(Part of a data file)

○ ○ ○ ○ ○

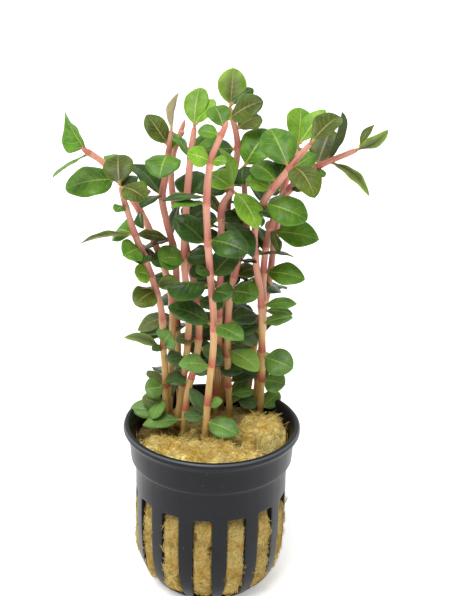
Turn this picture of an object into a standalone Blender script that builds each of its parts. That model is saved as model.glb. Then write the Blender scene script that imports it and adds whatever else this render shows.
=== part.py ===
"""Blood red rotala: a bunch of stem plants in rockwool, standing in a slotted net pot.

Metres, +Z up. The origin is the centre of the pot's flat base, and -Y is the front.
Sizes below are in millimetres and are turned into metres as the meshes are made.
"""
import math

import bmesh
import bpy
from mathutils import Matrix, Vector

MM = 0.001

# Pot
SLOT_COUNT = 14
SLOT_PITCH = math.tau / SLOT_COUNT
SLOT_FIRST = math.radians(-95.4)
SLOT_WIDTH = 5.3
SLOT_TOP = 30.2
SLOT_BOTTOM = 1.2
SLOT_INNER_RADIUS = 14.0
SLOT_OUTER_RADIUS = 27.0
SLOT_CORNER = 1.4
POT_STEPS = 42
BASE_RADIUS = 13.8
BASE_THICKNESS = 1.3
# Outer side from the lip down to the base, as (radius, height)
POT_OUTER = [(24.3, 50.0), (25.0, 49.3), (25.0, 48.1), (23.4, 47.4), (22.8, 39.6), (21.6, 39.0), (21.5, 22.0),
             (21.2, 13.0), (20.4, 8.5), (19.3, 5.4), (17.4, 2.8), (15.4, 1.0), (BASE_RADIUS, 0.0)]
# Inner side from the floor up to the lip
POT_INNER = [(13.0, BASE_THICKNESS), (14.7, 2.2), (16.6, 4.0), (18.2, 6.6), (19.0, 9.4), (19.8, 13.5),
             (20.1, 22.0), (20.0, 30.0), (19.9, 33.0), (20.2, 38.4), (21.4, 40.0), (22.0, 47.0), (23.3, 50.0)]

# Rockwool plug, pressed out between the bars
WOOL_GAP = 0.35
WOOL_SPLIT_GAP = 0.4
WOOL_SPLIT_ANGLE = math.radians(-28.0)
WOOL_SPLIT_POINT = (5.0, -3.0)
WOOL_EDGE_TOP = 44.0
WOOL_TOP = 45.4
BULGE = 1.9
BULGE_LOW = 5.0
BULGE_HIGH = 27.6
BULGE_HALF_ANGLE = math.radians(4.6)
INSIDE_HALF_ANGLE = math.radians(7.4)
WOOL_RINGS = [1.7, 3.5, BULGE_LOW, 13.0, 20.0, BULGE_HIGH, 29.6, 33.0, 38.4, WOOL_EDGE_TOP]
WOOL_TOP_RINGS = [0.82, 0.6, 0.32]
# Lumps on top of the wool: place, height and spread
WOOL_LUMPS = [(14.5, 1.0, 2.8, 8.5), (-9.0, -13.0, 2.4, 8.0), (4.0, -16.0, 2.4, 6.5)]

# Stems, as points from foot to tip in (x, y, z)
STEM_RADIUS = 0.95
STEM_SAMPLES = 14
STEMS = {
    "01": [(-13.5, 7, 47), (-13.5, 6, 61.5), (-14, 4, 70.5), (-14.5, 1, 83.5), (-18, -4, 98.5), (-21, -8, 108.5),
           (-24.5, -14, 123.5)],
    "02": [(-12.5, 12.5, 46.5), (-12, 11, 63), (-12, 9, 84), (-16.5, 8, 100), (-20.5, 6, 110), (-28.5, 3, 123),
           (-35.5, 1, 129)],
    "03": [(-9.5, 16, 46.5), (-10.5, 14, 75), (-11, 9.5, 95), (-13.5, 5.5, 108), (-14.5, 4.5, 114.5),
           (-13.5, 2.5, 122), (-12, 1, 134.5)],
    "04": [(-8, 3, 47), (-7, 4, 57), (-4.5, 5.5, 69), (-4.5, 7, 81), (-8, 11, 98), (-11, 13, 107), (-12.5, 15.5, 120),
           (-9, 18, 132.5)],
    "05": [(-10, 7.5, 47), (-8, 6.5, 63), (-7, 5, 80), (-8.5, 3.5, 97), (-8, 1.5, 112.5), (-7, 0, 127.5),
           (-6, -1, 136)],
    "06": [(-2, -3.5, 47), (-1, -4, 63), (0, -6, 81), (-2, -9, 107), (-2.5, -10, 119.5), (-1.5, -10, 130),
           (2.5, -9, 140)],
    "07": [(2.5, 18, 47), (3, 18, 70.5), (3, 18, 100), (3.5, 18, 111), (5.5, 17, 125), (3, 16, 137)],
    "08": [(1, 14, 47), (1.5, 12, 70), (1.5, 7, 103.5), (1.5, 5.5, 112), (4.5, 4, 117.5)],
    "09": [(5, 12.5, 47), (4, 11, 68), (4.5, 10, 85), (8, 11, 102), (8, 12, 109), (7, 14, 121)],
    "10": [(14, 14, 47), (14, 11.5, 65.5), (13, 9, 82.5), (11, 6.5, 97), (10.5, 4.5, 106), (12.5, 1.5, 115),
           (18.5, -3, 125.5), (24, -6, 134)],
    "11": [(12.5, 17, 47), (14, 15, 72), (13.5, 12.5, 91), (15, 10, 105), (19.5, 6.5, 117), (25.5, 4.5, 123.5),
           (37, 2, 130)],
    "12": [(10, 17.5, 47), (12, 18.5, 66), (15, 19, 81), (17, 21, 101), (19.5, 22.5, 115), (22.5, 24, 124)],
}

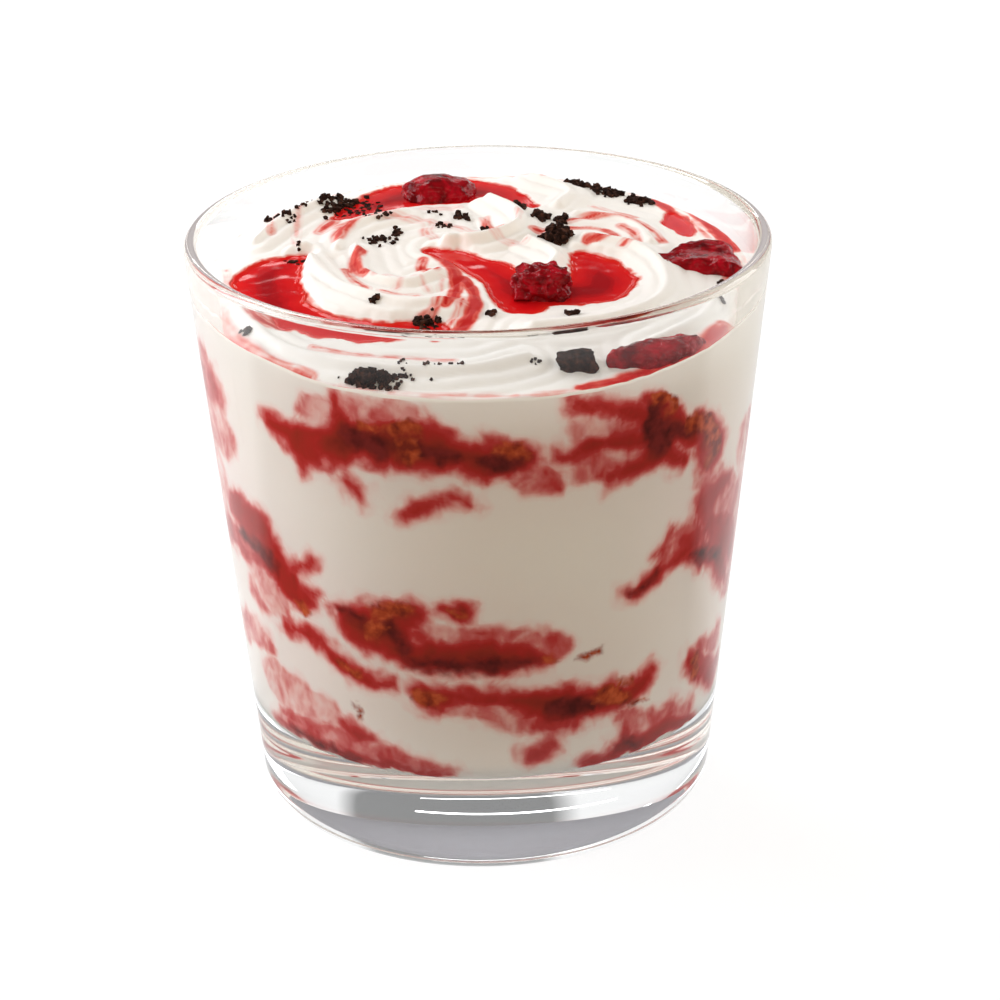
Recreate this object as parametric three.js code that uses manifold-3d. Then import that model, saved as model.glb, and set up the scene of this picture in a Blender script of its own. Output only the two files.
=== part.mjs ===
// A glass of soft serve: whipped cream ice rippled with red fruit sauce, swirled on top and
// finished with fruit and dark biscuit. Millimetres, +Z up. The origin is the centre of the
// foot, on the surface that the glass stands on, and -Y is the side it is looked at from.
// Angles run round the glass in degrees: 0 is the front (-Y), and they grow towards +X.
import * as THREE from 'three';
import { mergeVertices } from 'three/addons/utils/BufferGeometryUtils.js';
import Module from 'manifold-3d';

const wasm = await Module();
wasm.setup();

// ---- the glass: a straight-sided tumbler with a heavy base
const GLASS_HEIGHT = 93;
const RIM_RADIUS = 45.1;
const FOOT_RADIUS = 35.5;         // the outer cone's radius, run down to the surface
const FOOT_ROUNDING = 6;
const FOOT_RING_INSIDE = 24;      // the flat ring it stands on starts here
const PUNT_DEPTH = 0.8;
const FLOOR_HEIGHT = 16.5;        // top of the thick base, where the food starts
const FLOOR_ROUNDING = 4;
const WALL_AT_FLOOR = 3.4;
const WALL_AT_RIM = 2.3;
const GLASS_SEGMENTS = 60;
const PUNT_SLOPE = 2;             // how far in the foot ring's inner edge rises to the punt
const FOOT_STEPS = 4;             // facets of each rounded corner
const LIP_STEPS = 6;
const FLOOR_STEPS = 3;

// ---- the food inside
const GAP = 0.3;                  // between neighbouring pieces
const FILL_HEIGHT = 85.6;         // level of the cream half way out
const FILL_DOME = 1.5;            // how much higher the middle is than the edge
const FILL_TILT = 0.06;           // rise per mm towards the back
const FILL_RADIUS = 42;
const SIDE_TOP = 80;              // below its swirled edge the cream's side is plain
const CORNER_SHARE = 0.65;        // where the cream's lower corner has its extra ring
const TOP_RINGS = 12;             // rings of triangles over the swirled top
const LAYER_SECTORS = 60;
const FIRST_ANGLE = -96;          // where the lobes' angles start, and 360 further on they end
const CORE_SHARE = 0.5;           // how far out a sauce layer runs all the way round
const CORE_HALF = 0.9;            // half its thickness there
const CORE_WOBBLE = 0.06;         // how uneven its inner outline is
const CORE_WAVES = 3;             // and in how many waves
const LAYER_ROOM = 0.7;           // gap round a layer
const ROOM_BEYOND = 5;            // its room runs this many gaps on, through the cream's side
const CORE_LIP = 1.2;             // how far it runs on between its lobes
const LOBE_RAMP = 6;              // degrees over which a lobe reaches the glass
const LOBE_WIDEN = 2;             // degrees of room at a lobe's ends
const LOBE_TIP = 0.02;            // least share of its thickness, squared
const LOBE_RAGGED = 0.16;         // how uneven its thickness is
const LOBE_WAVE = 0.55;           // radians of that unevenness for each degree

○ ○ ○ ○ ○

## Work to be completed
Retype verbatim the lines that run from the line containing "Recreate this object" to the line containing "const FLOOR_STEPS = 3;", both inclusive, and no others.

## Output below
Recreate this object as parametric three.js code that uses manifold-3d. Then import that model, saved as model.glb, and set up the scene of this picture in a Blender script of its own. Output only the two files.
=== part.mjs ===
// A glass of soft serve: whipped cream ice rippled with red fruit sauce, swirled on top and
// finished with fruit and dark biscuit. Millimetres, +Z up. The origin is the centre of the
// foot, on the surface that the glass stands on, and -Y is the side it is looked at from.
// Angles run round the glass in degrees: 0 is the front (-Y), and they grow towards +X.
import * as THREE from 'three';
import { mergeVertices } from 'three/addons/utils/BufferGeometryUtils.js';
import Module from 'manifold-3d';

const wasm = await Module();
wasm.setup();

// ---- the glass: a straight-sided tumbler with a heavy base
const GLASS_HEIGHT = 93;
const RIM_RADIUS = 45.1;
const FOOT_RADIUS = 35.5;         // the outer cone's radius, run down to the surface
const FOOT_ROUNDING = 6;
const FOOT_RING_INSIDE = 24;      // the flat ring it stands on starts here
const PUNT_DEPTH = 0.8;
const FLOOR_HEIGHT = 16.5;        // top of the thick base, where the food starts
const FLOOR_ROUNDING = 4;
const WALL_AT_FLOOR = 3.4;
const WALL_AT_RIM = 2.3;
const GLASS_SEGMENTS = 60;
const PUNT_SLOPE = 2;             // how far in the foot ring's inner edge rises to the punt
const FOOT_STEPS = 4;             // facets of each rounded corner
const LIP_STEPS = 6;
const FLOOR_STEPS = 3;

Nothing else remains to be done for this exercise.